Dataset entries
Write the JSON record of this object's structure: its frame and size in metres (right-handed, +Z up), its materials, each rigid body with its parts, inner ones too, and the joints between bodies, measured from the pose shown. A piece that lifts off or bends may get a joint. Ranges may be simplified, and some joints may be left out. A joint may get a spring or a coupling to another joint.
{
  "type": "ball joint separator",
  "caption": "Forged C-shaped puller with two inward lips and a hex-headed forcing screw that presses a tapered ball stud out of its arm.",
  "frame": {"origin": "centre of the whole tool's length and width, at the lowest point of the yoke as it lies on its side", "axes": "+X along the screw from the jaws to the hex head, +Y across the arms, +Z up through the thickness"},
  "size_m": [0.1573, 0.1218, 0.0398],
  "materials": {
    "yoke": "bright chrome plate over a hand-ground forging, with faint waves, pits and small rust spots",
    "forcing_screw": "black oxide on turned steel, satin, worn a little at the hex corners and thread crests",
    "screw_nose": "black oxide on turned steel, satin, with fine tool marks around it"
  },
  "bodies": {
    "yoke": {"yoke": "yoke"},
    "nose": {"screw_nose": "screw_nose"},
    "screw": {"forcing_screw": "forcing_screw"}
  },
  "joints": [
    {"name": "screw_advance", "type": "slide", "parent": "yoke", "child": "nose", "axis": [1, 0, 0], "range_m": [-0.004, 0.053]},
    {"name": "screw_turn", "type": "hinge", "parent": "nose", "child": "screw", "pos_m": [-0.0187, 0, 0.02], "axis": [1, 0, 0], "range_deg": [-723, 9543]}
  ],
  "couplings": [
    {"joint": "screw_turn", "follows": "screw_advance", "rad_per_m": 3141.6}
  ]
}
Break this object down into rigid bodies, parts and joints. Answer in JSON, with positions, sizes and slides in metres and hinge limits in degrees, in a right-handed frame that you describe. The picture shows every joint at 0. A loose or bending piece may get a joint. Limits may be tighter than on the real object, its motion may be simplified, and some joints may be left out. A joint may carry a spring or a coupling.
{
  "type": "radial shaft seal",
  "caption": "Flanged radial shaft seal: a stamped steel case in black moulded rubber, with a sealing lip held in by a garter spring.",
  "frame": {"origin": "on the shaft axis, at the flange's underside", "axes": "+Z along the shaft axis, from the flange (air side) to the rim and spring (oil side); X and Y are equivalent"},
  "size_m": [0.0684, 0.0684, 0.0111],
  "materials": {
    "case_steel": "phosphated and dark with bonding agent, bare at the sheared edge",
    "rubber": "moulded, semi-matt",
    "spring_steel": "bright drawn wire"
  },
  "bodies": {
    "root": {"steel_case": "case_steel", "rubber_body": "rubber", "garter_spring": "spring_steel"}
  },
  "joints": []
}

...

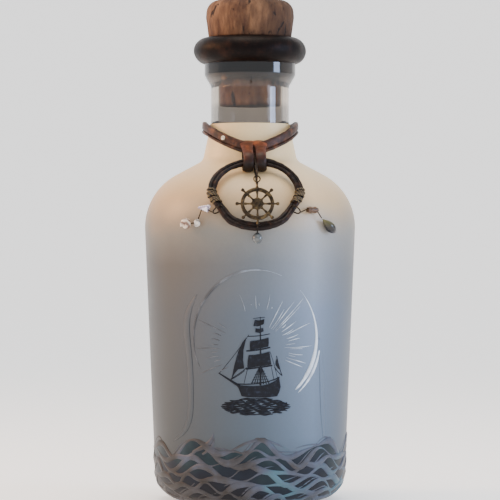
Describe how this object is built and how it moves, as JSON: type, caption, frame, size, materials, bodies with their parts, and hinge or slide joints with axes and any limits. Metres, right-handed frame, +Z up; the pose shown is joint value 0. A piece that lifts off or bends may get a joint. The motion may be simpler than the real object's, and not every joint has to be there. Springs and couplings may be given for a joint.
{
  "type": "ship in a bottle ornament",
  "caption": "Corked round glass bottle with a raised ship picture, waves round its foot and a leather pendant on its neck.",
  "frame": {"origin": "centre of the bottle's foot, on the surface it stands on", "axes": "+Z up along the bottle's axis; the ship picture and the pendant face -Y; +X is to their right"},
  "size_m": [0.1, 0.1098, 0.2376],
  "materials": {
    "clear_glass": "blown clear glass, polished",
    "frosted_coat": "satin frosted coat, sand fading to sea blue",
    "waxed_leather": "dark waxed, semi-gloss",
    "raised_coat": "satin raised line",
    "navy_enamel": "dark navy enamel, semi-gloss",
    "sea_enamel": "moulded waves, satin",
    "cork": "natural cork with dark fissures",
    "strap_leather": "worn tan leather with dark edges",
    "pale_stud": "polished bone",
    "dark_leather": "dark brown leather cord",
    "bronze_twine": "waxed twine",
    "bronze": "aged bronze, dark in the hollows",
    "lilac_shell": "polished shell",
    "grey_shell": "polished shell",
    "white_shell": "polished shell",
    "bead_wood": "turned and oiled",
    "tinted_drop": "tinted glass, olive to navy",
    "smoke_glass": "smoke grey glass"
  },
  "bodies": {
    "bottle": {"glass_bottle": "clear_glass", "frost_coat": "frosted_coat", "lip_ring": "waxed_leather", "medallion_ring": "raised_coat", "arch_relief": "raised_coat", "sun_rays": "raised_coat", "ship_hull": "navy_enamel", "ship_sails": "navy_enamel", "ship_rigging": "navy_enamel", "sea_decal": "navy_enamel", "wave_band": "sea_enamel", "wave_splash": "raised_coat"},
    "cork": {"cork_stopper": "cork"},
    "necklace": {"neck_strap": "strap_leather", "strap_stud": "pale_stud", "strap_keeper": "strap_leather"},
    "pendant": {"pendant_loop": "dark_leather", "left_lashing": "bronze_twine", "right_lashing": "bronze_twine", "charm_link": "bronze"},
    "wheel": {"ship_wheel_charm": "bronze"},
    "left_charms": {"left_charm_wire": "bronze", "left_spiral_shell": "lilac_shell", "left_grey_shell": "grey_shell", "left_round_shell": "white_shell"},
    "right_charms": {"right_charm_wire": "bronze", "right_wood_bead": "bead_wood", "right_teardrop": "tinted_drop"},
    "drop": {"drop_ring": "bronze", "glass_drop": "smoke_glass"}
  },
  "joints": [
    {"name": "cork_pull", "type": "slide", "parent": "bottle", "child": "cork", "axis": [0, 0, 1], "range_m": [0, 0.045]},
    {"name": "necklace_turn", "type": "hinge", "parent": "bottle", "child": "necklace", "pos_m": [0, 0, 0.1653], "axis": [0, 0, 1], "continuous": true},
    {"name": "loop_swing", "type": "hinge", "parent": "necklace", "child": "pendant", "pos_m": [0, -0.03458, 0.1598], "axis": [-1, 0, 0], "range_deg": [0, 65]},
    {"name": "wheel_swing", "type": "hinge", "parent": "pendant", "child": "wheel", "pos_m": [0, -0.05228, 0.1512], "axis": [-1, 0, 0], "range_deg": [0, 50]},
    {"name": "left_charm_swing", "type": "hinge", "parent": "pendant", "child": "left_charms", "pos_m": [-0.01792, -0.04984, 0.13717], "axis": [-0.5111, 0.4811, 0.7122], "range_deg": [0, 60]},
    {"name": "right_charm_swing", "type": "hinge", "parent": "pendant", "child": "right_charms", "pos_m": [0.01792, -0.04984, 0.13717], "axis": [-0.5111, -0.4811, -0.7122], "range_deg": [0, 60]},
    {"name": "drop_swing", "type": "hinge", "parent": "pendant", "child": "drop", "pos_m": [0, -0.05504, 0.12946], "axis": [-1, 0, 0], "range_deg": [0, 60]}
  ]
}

Set problem →
From the entries above, copy out every line where the string "rigid" appears.

Task output →
Write the JSON record of this object's structure: its frame and size in metres (right-handed, +Z up), its materials, each rigid body with its parts, inner ones too, and the joints between bodies, measured from the pose shown. A piece that lifts off or bends may get a joint. Ranges may be simplified, and some joints may be left out. A joint may get a spring or a coupling to another joint.
Break this object down into rigid bodies, parts and joints. Answer in JSON, with positions, sizes and slides in metres and hinge limits in degrees, in a right-handed frame that you describe. The picture shows every joint at 0. A loose or bending piece may get a joint. Limits may be tighter than on the real object, its motion may be simplified, and some joints may be left out. A joint may carry a spring or a coupling.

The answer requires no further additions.